Please look out for a daily news letter coming soon to My Trading Book as well as various reports on companies and macroeconomic themes.

Till then
There's always a Bull Market somewhere.

Sunday, 22 April 2012

My Three Year Investment Idea

My Investment Idea
Precious Metals
Precious metals such as Gold and Silver are at a critical point in our history. They have never been valued so high, nor have they been so accessible to the ordinary investor. Precious metals currently provide a great investment opportunity in my opinion. The value in precious metals such as gold and silver is in its ability to be a preserver of wealth and as a currency value. Historically the wealth of a country was always determined by the amount of Gold the country had in its reserves. Precious metals presents a real measure of wealth because they are not subject to inflation or manipulation. After the second world war, countries decided to value their currency relative to a US Dollar rather than the gold standard, this left their currencies subject to monetary policy done in the United States. Now gold is no longer pegged to any national currency, rather it is more commonly used as an investment or a symbol of wealth.

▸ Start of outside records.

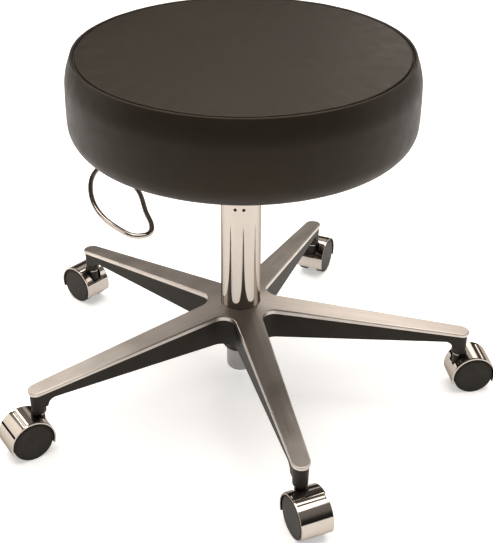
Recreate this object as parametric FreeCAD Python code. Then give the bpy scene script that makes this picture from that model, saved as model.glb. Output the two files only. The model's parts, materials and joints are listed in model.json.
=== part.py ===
"""Round height-adjustable stool on a five-leg cast base with hooded twin-wheel casters.

Millimetres. +Z is up, the origin is on the floor under the column's axis.
Every function below makes one kind of piece; write() puts each piece in its own STEP file.
"""
import FreeCAD
import Part
import math
import os

os.makedirs("parts", exist_ok=True)

# ---- Driving sizes -------------------------------------------------------------------------
# Cushion
seat_r = 203.2            # 16 inch round seat
seat_widest_z = 419.0
seat_bottom_z = 354.0
seam_r = 195.8            # sewn edge between the top panel and the side band
seam_z = 454.0
seat_top_z = 463.0
upper_side_curve = 86.5
lower_side_curve = 900.0
lower_edge_curve = 26.0
vinyl = 1.2               # cover thickness
seat_offset = 2.5         # the cushion sits this far off the axis on its slotted plate
board_r = 172.0
board_thick = 12.0
cover_hem_r = 150.0       # the cover is turned under the board this far

# Base casting
leg_count = 5
first_leg = 67.5          # direction of the first leg, degrees from +X
stem_circle = 284.0       # radius at which the casters' stems stand
hub_top = 123.0           # height that the sloping top face would reach on the axis
top_slope = 0.125
lip_at_hub = 6.3          # thickness of the polished top lip
lip_taper = 0.0075
leg_half_at_axis = 18.8   # half width of a leg, extrapolated to the axis
leg_taper = 0.0274
web_curve = 18.0          # radius between neighbouring legs
skirt_recess = 1.8        # the side walls stand this far inside the lip
leg_underside = 74.5
hub_foot_z = 53.0
hub_foot_r = 22.5
boss_bottom = 53.5        # underside of the round boss that holds a caster stem

# Column and gas spring
column_r = 25.1           # chrome sleeve
column_wall = 1.5
column_foot = 113.0
column_top = 293.0
tube_r = 18.0             # structural tube that runs through the hub
tube_wall = 2.0
tube_bottom = 17.0
tube_top = 290.0
cylinder_r = 14.0
cylinder_wall = 1.5
cylinder_bottom = 62.0
cylinder_top = 334.0
taper_start = 298.0
taper_tip_r = 13.1
rod_r = 5.0
rod_end_r = 4.0
rod_top = 213.0
running = 0.05            # radial clearance of a running fit

# Casters
wheel_r = 25.4            # 2 inch wheels
wheel_face = 18.7         # outer face of a wheel, from the caster's middle plane
wheel_inner = 8.0
trail = 18.2              # axle behind the stem
hood_in = 26.9
hood_out = 28.6
hood_half = 19.5
frame_half = 7.3
stem_r = 5.5
caster_turn = [-1.0, -1.0, 2.0, 10.0, 12.0]   # how far each caster stands off its leg's line

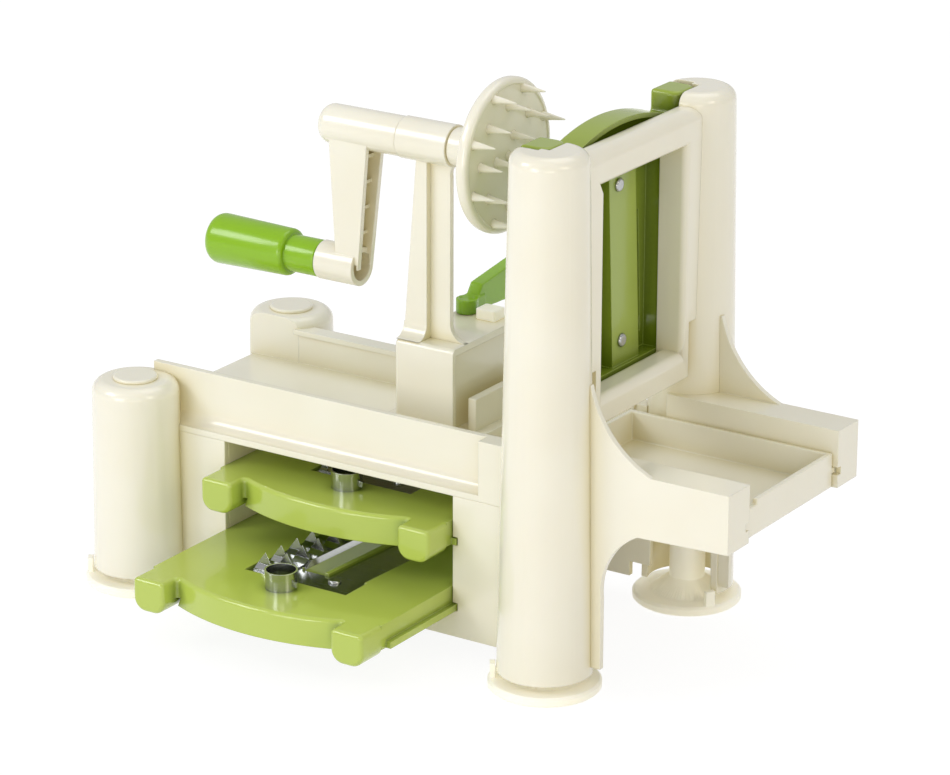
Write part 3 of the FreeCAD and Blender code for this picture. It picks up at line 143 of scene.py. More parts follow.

Today an interesting opportunity presents itself in valuing precious metals such as gold. Since gold is not subject to inflation and the value is relatively reliable, it stands to reason that investors who are unsure about the future value of their home currency will seek a stable alternative to protect their wealth. To be more specific, in the United States, monetary policy in the form of Quantitative easing and low interest rates is causing the value of One US dollar today to be a lot less than it was four or five years ago. With the probability of even more monetary policy in the form of Quantitative easing three (QE3), it seems that the US dollar will lose even more value in the future. For investors that recognize this as a threat to their wealth they will seek out ways to preserve their wealth. The two most common and reliable options are to either invest in companies in the form of stocks or purchase a preserver of wealth or another currency.

Stocks would be a good idea, however the risk inherent in owning stocks are increasing. A company fares as well as the economy does, this would be a worse alternative to preserve investors wealth as the outlook for the economy seems to be “grey” at best. The recent credit crisis has led to a nationwide deleveraging of balance sheets, this means that companies and people are no longer borrowing money to support an expanding economy. This will invariably lead to a slowdown in economic growth which does not bode well for the future outlook for stocks. This leaves the second alternative which is to find another form of wealth preservation in precious metals or other currencies. Many countries in the world are facing the same sort of crisis in deleveraging of balance sheets, therefore buying foreign currency would only serve to shift the issue to a different country. The solution to the issue of wealth preservation in this case would have to be precious metals. Gold and other precious metals will always have value either as an aesthetic or as currency, in addition to that, gold and other precious metals are not subject to manipulation by over production, rather the laws of supply and demand are the two main factors governing the price of precious metals. As demand increases and the supply stays relatively the same, the value of gold and silver should appreciate for investors everywhere. Precious metals are the ultimate inflation hedge and safe haven in times of uncertainty which is what we are experiencing now in North America and Europe.

Investment Vehicle

Precious metals ETF (GLD, SLV, CGL) these are exchange traded funds that track the price of owning the underlying commodity with a 99.91% accuracy

Commodity future – This is a risky option but provides an opportunity to own precious metal with leverage

Physical form (Bullions, bars, E.T.C) – Buying the physical precious metal could prove even more expensive, as the owner would have to be concerned about security and storage.

Mining company stocks- Although the value of a stock has other variables besides the value of the underlying precious metals, buying stock in a company that is exposed to the precious metal of one’s choice is another way to be exposed to the effects of change in the price of the commodity.